Iceland R&D Expedition I Our Senior Editor’s Favorite Gear

A good camera is useless without good lenses though! While I took a telephoto (100-400) the two lenses I used mostly throughout our trip are the 50mm prime and 12-14 zoom. The 50mm f/1.2GM is the perfect length for capturing most things on the move, it’s a mix between a street/documentary lens, while having a close enough focus distance to allow you psuedo-macro capabilites. Not only that, the f/1.2 aperture takes astonishing portraits with great bokeh. I enjoy using this for filming too, because I can be far enough away physically to not be intrusive, but the focal length still gets you into the action. With the A1’s crop sensor you also have an equivalent of 75mm at the push of a button.


Usually, I don’t love zooms, but the 12-24 f/2.8GM is the exception to the rule. You can’t go to a place like Iceland without an ultrawide lens, there is quite literally so much to capture that the wide end 12mm allows you gather some epic perspectives, and the 24mm tight end is great for handheld documentary, and even group environmental portraiture. f/2.8 is fast enough to work very well for astrophotography too!

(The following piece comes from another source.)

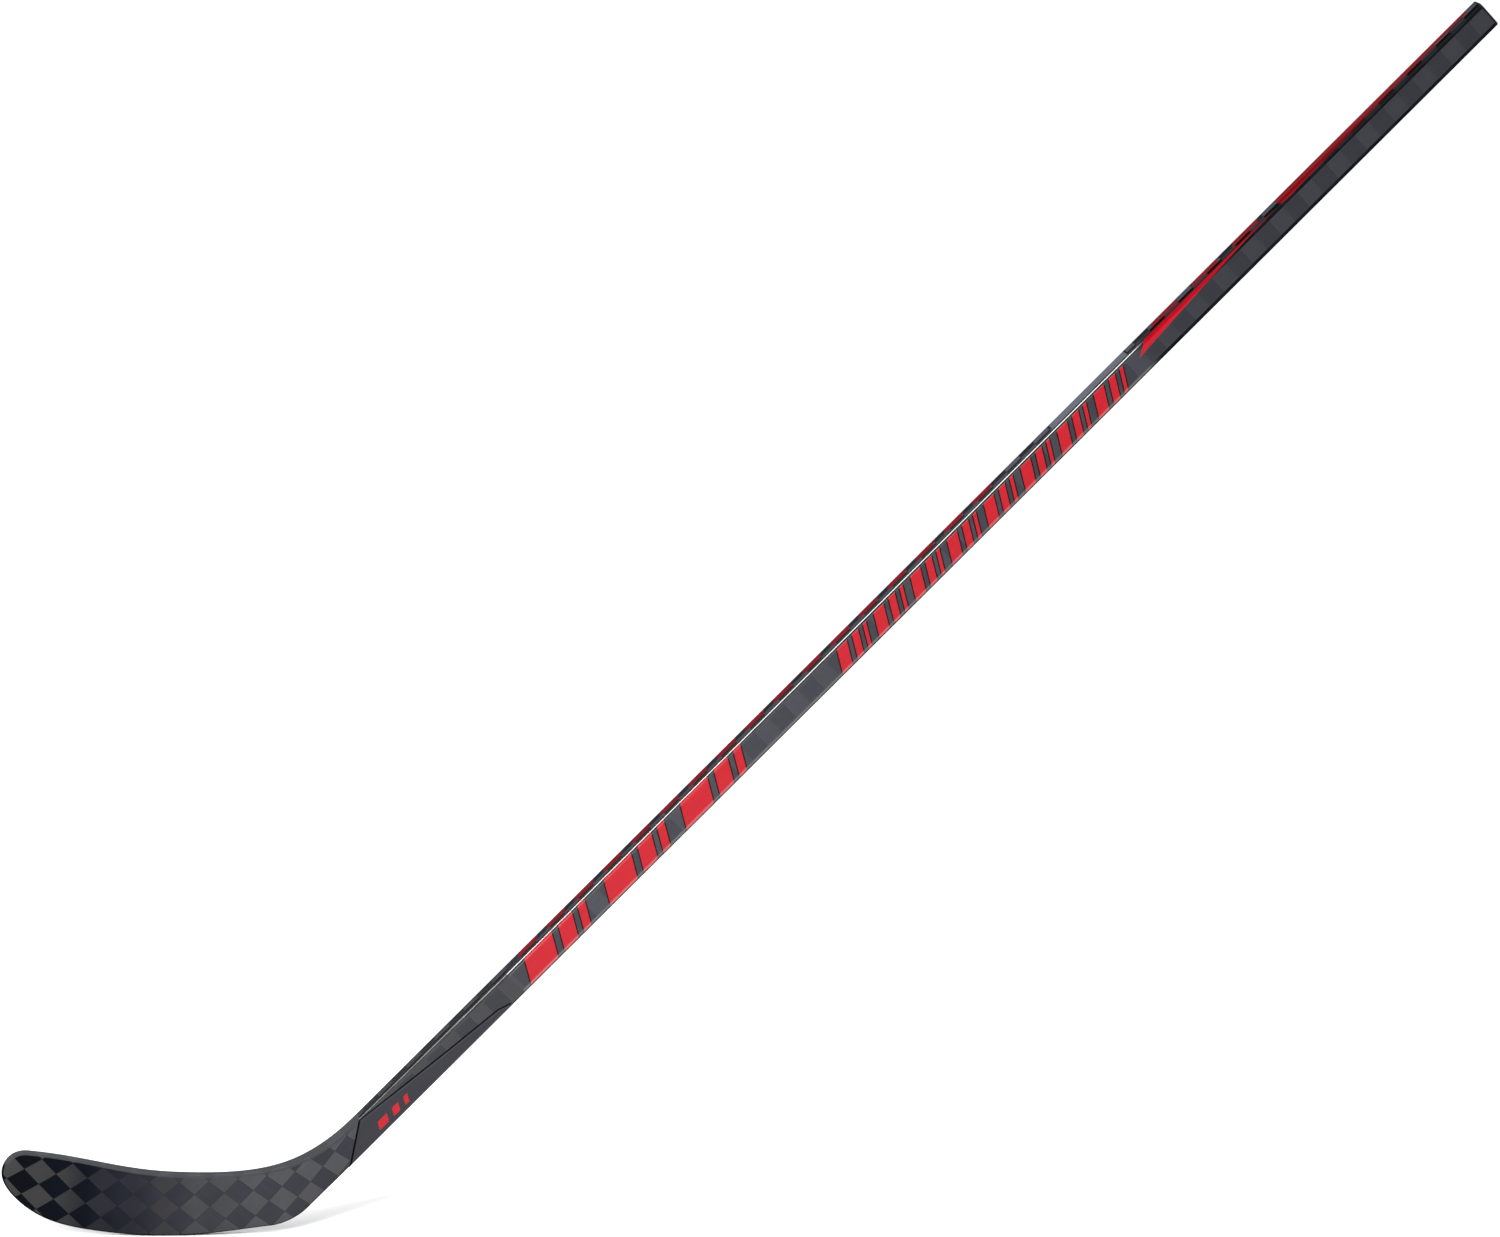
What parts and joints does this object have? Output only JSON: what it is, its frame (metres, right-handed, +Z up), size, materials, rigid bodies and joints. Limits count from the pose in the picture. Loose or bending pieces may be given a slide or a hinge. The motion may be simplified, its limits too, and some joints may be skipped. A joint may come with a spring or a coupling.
{
  "type": "ice hockey stick",
  "caption": "Left-handed composite ice hockey stick: hollow rectangular shaft, tapered hosel and a curved, foam-cored blade.",
  "frame": {"origin": "in the middle of the shaft's lower narrow side, 587 mm up the shaft from the heel corner, under the balance point, at the balance_rest mount", "axes": "+Z up with the blade's sole level; +X from the toe towards the butt end, with the shaft rising at 45 degrees; +Y from the backhand side to the forehand side"},
  "size_m": [1.4124, 0.0471, 1.1709],
  "materials": {
    "shaft_weave": "clear-coated spread-tow carbon",
    "hosel_weave": "satin spread-tow carbon",
    "blade_weave": "satin spread-tow carbon",
    "hosel_patch": "smooth satin ply",
    "edge_band": "satin fibre rim",
    "fibre_inside": "bare carbon laminate",
    "tenon_core": "dense foam",
    "foam": "structural foam",
    "adhesive": "cured epoxy",
    "cap_plastic": "moulded, lightly textured",
    "print_red": "printed film under clear coat",
    "print_deep_red": "printed film under clear coat",
    "print_dark": "printed film under clear coat",
    "label_film": "printed label under clear coat"
  },
  "bodies": {
    "root": {"shaft_outer_ply": "shaft_weave", "shaft_tube": "fibre_inside", "shaft_foam_dam": "foam", "butt_end_cap": "cap_plastic", "hosel_sleeve": "hosel_weave", "hosel_tenon": "tenon_core", "hosel_bond_line": "adhesive", "hosel_patch_backhand": "hosel_patch", "hosel_patch_forehand": "hosel_patch", "hosel_print_backhand": "print_red", "hosel_print_forehand": "print_red", "blade_edge_band": "edge_band", "blade_ply_backhand": "blade_weave", "blade_ply_forehand": "blade_weave", "blade_skin_backhand": "fibre_inside", "blade_skin_forehand": "fibre_inside", "blade_core_rib": "fibre_inside", "blade_core_upper": "foam", "blade_core_lower": "foam", "key_lines_backhand": "print_dark", "key_lines_forehand": "print_dark", "block_print_backhand": "print_red", "block_print_forehand": "print_red", "mark_print_backhand": "print_red", "mark_print_forehand": "print_red", "wedge_print_backhand": "print_red", "wedge_print_forehand": "print_red", "top_dashes": "print_deep_red", "top_stripe": "print_red", "info_label": "label_film", "label_end_line": "print_dark"}
  },
  "joints": []
}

Iceland R&D Expedition I Our Senior Editor’s Favorite Gear
Iceland R&D Expedition I Our Senior Editor’s Favorite Gear

I could write about my favourite gear that we took to Iceland for hours. However, no-one needs to hear all of that! These are the items that either I took with me because of previous excellent performance, or ones that I bought back trusting implicitly. One thing is for sure, when going on a trip like this, it’s a great chance to play with excellent gear to make sure you adventure is as magical as it should be!